District of Columbia v. Clawans, 300 U.S. 617 (1937)
U.S. Supreme CourtDistrict of Columbia v. Clawans, 300 U.S. 617 (1937)
District of Columbia v. Clawans
Argued November 18, 1936
Reargued March 1, 1937
Decided April 5, 1937
300 U.S. 617
1. The offense of engaging, without a license, in the business of a dealer in second-hand personal property, defined by the Code of the District of Columbia, punishable by a fine of not more than $300 or imprisonment of not more than 90 days, is to be classed as a petty offense which, consistently with Art. III, § 2, cl. 3, of the Constitution, may be tried without a jury. P. 300 U. S. 624.
2. In determining whether an offense is a petty offense that constitutionally may be tried without a jury, the severity of the penalty inflictable, as well as the moral quality of the act and its relation to common law crimes, should be considered. P. 300 U. S. 625.
3. Engaging in the business of selling second-hand property without a license was not indictable at common law. Today it is, at most, but an infringement of local police regulations, and its moral quality is relatively inoffensive. P. 300 U. S. 625.
4. In England and in the American States at the time of the adoption of the Constitution, confinement for a period of 90 days or more was not an unusual punishment for petty offenses, tried without a jury. P. 300 U. S. 626.
5. The question whether an offense is triable without a jury is unaffected by the fact that the offender is not entitled to an appeal as of right; it must be assumed that, in a proper case, authority in the appellate court to allow an appeal will be exercised. P. 300 U. S. 627.
6. Assuming that, with change of the common attitude towards severity of punishment, a petty offense which, at the time of the adoption of the Constitution, would have been triable without a jury may come within the provision of the Constitution requiring jury trial, the existence of such change must be determined by objective standards such as may be seen in the laws and practices of the community taken as a gauge of its social and ethical judgments. P. 300 U. S. 627.
The Act of Congress applicable to this case, and statutes in force in the States and in England, together with numerous state court decisions, are examined, and are persuasive that there has been no such change in the generally accepted standards of punishment as would overcome the presumption that a summary punishment of 90 days' imprisonment, permissible when the Constitution was adopted, is permissible now.

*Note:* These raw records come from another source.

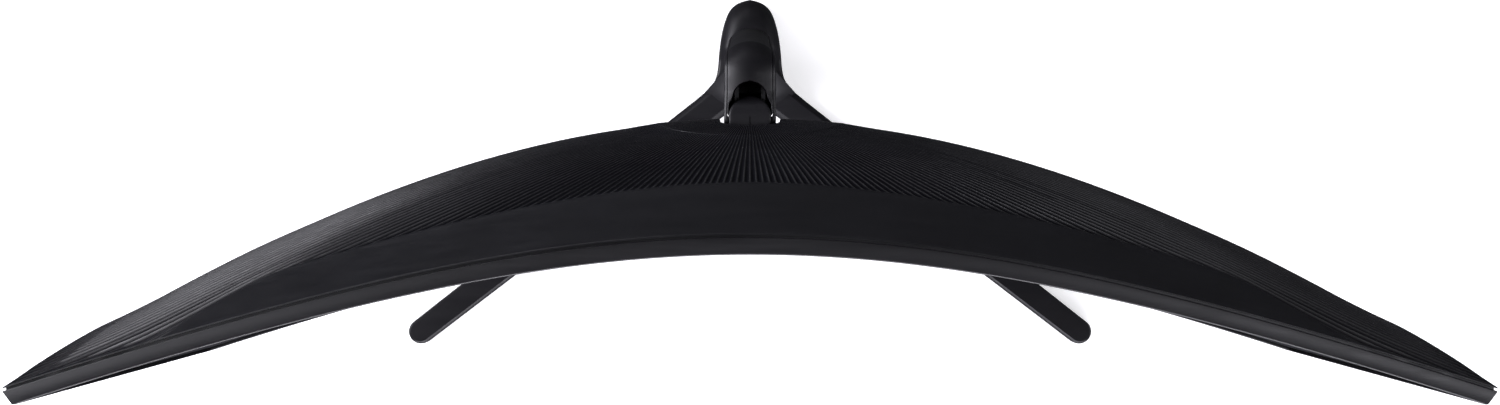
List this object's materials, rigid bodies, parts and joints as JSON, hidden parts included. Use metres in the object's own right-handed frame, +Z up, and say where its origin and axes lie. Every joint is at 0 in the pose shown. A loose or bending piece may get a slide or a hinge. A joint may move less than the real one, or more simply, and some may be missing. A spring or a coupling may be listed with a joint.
{
  "type": "computer monitor",
  "caption": "Curved ultrawide desktop monitor with a ribbed back, on a tilting column with a V-shaped base.",
  "frame": {"origin": "centre of the bounding box at the desk, under the feet", "axes": "+Z up, the screen faces -Y, +X is the viewer's right"},
  "size_m": [0.8066, 0.2727, 0.4752],
  "materials": {
    "frame_plastic": "fine satin texture",
    "screen_glass": "anti-glare matte film over glass",
    "film": "white film",
    "acrylic": "clear acrylic",
    "inner_plastic": "plain moulded",
    "sheet_metal": "plain sheet",
    "led_board": "white solder mask",
    "circuit_board": "green solder mask",
    "cable_film": "flat cable film",
    "screw_steel": "zinc plated",
    "socket_metal": "nickel plated",
    "socket_plastic": "plain moulded",
    "bracket_steel": "zinc plated",
    "cover_plastic": "fine satin texture",
    "dark_screw": "black oxide",
    "lens": "clear light pipe",
    "switch_plastic": "plain moulded",
    "cap_plastic": "fine satin texture",
    "hinge_steel": "plain",
    "spring_steel": "spring steel",
    "core_steel": "black coated steel",
    "stand_plastic": "fine satin texture",
    "foot_rubber": "soft rubber"
  },
  "bodies": {
    "stand": {"column_head": "hinge_steel", "hinge_shaft": "screw_steel", "friction_washers": "spring_steel", "shaft_nut": "screw_steel", "column_core": "core_steel", "column_front_cover": "stand_plastic", "column_rear_cover": "stand_plastic", "base_core": "core_steel", "base_cover": "stand_plastic", "base_feet": "foot_rubber", "base_thumbscrew": "screw_steel"},
    "head": {"front_frame": "frame_plastic", "lcd_cell": "screen_glass", "optical_sheets": "film", "light_guide": "acrylic", "reflector_sheet": "film", "mid_frame": "inner_plastic", "backlight_tray": "sheet_metal", "led_bar": "led_board", "source_board": "circuit_board", "timing_board": "circuit_board", "flat_cable": "cable_film", "main_board": "circuit_board", "board_shield": "sheet_metal", "board_screws": "screw_steel", "display_port": "socket_metal", "video_port": "socket_metal", "audio_jack": "socket_plastic", "dc_inlet": "socket_plastic", "mount_bracket": "bracket_steel", "rear_cover": "cover_plastic", "cover_screws": "dark_screw", "lock_plate": "bracket_steel", "power_lens": "lens", "joystick_switch": "circuit_board", "arm_plate": "hinge_steel", "arm_screws": "dark_screw", "mount_cap": "cover_plastic", "neck_shell": "cover_plastic"},
    "stick_ring": {"joystick_yoke": "switch_plastic"},
    "stick_lever": {"joystick_lever": "switch_plastic"},
    "stick_cap": {"joystick_cap": "cap_plastic"}
  },
  "joints": [
    {"name": "tilt", "type": "hinge", "parent": "stand", "child": "head", "pos_m": [0, 0.03, 0.294], "axis": [-1, 0, 0], "range_deg": [-2, 18]},
    {"name": "stick_left_right", "type": "hinge", "parent": "head", "child": "stick_ring", "pos_m": [0.30476, -0.08921, 0.142], "axis": [0, 0, 1], "range_deg": [-7, 7], "stiffness_Nm_per_rad": 0.05},
    {"name": "stick_up_down", "type": "hinge", "parent": "stick_ring", "child": "stick_lever", "pos_m": [0.30476, -0.08921, 0.142], "axis": [0.9511, -0.309, 0], "range_deg": [-7, 7], "stiffness_Nm_per_rad": 0.05},
    {"name": "stick_press", "type": "slide", "parent": "stick_lever", "child": "stick_cap", "axis": [-0.309, -0.9511, 0], "range_m": [0, 0.0008], "stiffness_N_per_m": 900}
  ]
}
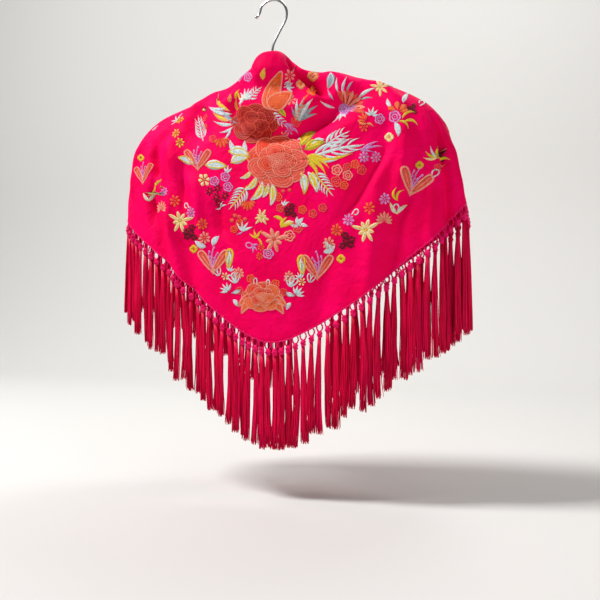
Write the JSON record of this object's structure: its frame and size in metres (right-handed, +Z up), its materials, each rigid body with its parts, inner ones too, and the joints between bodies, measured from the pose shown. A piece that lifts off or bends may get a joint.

7. Common experience teaches that testimony delivered against a defendant in a criminal case by private police or detectives, acting in the course of their private employment, is open to the suspicion of bias, especially when uncorroborated, and the cross-examination of such witnesses, bearing directly on substantial issues, should not be summarily curtailed. P. 300 U. S. 630.
8. While the extent of cross-examination rests in the sound discretion of the trial judge, in this case, discretion was abused, and the error prejudicial. P. 300 U. S. 632.
Throughout the trial, rulings of the judge prevented cross-examination in appropriate fields and excluded questions bearing on the credibility of witnesses for the prosecution and on the commission by the accused of the acts charged.
66 App.D.C. 11, 84 F.2d 265, affirmed.
Certiorari, 299 U.S. 524, to review a judgment reversing a conviction in the Police Court of the District of Columbia. The opinion disapproves of the reason given by the court below, but affirms the reversal upon another ground which that court deemed unsubstantial.